§ Stated goal:
Reproduce only the lines from the one containing "make_housing()" through the one containing "in imported if", exactly as written and with both ends included.

>> start Data extract

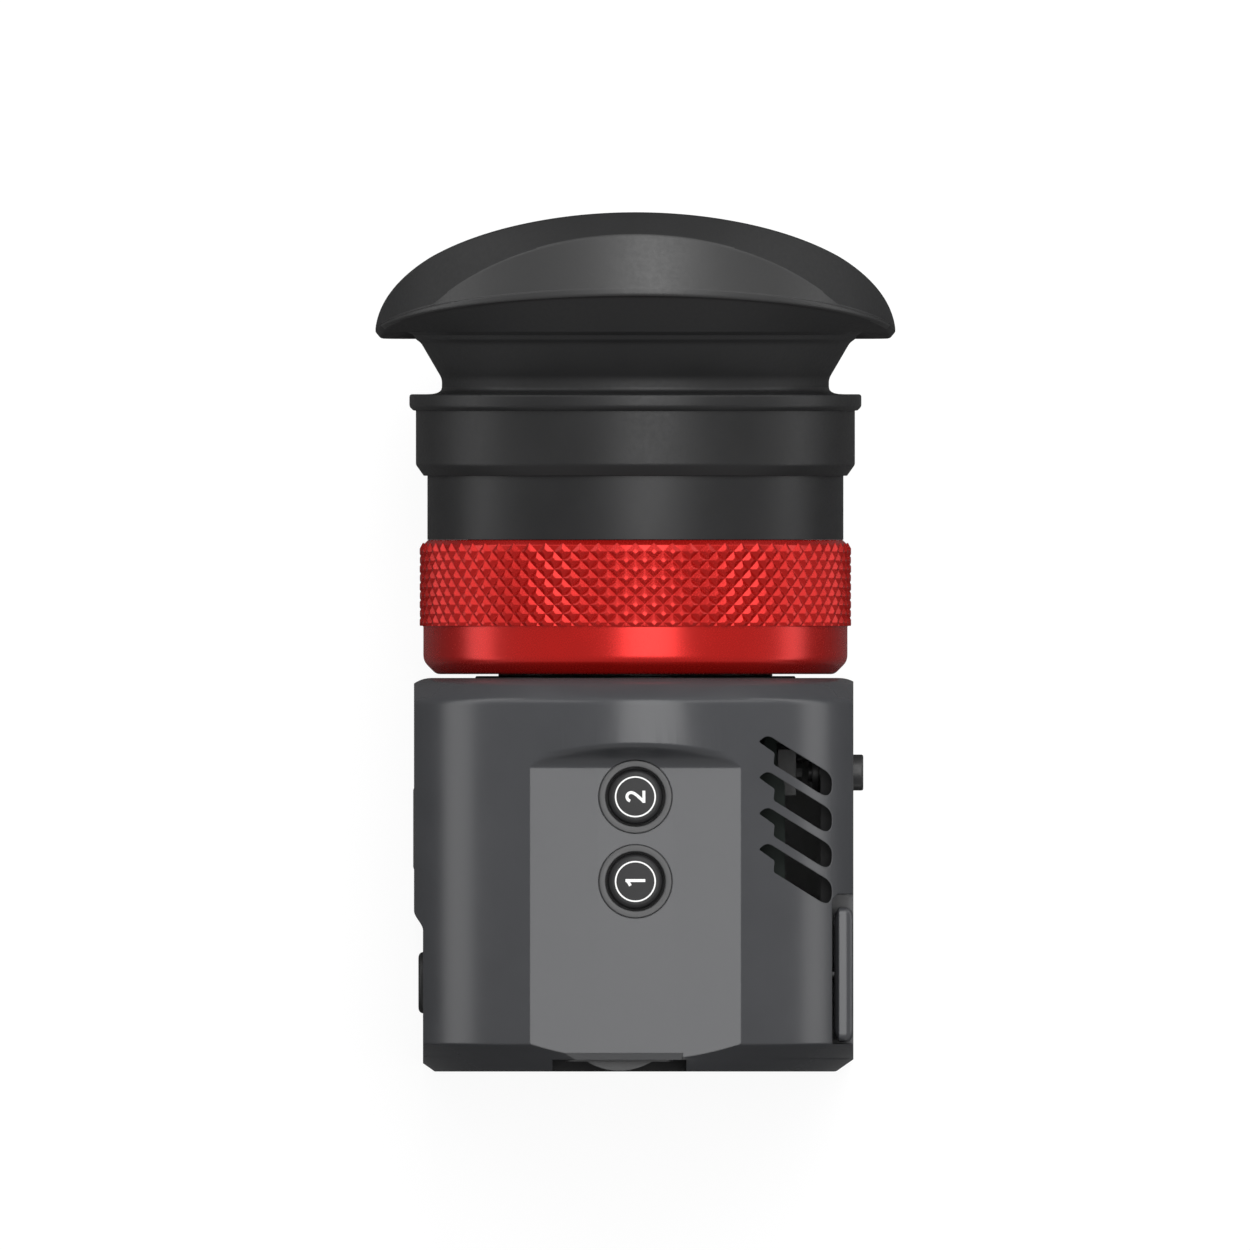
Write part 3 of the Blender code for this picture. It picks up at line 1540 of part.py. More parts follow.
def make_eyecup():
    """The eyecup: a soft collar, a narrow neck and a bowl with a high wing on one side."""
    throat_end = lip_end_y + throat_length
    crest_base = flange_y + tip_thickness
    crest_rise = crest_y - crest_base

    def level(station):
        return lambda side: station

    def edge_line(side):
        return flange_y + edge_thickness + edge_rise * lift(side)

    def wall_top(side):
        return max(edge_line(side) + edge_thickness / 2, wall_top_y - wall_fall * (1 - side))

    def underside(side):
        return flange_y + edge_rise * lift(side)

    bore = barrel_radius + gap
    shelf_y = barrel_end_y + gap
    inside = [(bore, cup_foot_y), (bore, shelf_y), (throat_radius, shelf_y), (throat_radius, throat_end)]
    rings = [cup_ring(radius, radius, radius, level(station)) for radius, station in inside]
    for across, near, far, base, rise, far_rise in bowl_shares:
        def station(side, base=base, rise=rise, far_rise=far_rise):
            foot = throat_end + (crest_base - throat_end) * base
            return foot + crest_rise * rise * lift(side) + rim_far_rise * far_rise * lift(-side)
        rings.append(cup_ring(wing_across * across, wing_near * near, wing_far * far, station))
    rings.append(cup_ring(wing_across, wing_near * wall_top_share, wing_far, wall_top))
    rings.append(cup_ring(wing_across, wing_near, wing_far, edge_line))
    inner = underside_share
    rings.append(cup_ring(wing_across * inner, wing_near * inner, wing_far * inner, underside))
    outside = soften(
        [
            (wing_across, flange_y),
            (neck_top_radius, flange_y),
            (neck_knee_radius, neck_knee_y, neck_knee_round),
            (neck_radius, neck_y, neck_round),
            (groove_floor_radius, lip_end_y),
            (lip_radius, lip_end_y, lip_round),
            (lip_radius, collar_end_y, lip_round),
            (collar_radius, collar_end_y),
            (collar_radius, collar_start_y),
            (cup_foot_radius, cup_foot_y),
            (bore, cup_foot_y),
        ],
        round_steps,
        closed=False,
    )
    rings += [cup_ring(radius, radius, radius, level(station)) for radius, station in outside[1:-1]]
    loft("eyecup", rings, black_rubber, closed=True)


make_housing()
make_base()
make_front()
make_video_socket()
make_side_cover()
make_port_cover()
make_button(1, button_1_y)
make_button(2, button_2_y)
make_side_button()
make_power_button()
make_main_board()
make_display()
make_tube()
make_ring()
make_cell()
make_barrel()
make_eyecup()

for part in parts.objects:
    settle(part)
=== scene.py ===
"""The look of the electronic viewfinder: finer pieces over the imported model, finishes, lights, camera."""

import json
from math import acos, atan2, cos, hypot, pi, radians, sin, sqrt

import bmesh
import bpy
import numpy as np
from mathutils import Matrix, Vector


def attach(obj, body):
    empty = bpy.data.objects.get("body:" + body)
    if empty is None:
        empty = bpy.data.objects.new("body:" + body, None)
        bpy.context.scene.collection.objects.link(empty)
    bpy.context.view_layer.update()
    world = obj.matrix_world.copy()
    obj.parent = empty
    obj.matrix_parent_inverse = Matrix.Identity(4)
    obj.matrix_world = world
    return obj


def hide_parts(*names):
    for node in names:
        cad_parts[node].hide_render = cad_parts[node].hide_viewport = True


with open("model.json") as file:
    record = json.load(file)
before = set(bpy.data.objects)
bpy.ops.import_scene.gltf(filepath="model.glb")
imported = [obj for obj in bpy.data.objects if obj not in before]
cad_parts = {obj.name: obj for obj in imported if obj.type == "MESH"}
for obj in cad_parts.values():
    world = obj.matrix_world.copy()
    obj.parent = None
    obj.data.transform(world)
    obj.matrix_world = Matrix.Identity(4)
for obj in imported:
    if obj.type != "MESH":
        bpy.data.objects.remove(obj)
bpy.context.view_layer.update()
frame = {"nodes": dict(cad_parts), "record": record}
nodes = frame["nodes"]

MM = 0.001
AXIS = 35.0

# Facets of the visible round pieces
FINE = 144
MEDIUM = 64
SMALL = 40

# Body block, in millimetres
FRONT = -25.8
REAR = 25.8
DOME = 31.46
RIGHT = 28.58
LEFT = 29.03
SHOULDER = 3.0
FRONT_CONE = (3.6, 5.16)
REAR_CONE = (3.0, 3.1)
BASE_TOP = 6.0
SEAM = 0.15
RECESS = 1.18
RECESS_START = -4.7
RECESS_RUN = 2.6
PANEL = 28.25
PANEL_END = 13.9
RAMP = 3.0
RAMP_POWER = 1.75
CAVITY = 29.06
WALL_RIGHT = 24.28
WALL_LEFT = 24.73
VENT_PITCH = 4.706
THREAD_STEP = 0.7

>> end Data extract

§ Written reply:
make_housing()
make_base()
make_front()
make_video_socket()
make_side_cover()
make_port_cover()
make_button(1, button_1_y)
make_button(2, button_2_y)
make_side_button()
make_power_button()
make_main_board()
make_display()
make_tube()
make_ring()
make_cell()
make_barrel()
make_eyecup()

for part in parts.objects:
    settle(part)
=== scene.py ===
"""The look of the electronic viewfinder: finer pieces over the imported model, finishes, lights, camera."""

import json
from math import acos, atan2, cos, hypot, pi, radians, sin, sqrt

import bmesh
import bpy
import numpy as np
from mathutils import Matrix, Vector


def attach(obj, body):
    empty = bpy.data.objects.get("body:" + body)
    if empty is None:
        empty = bpy.data.objects.new("body:" + body, None)
        bpy.context.scene.collection.objects.link(empty)
    bpy.context.view_layer.update()
    world = obj.matrix_world.copy()
    obj.parent = empty
    obj.matrix_parent_inverse = Matrix.Identity(4)
    obj.matrix_world = world
    return obj


def hide_parts(*names):
    for node in names:
        cad_parts[node].hide_render = cad_parts[node].hide_viewport = True


with open("model.json") as file:
    record = json.load(file)
before = set(bpy.data.objects)
bpy.ops.import_scene.gltf(filepath="model.glb")
imported = [obj for obj in bpy.data.objects if obj not in before]
cad_parts = {obj.name: obj for obj in imported if obj.type == "MESH"}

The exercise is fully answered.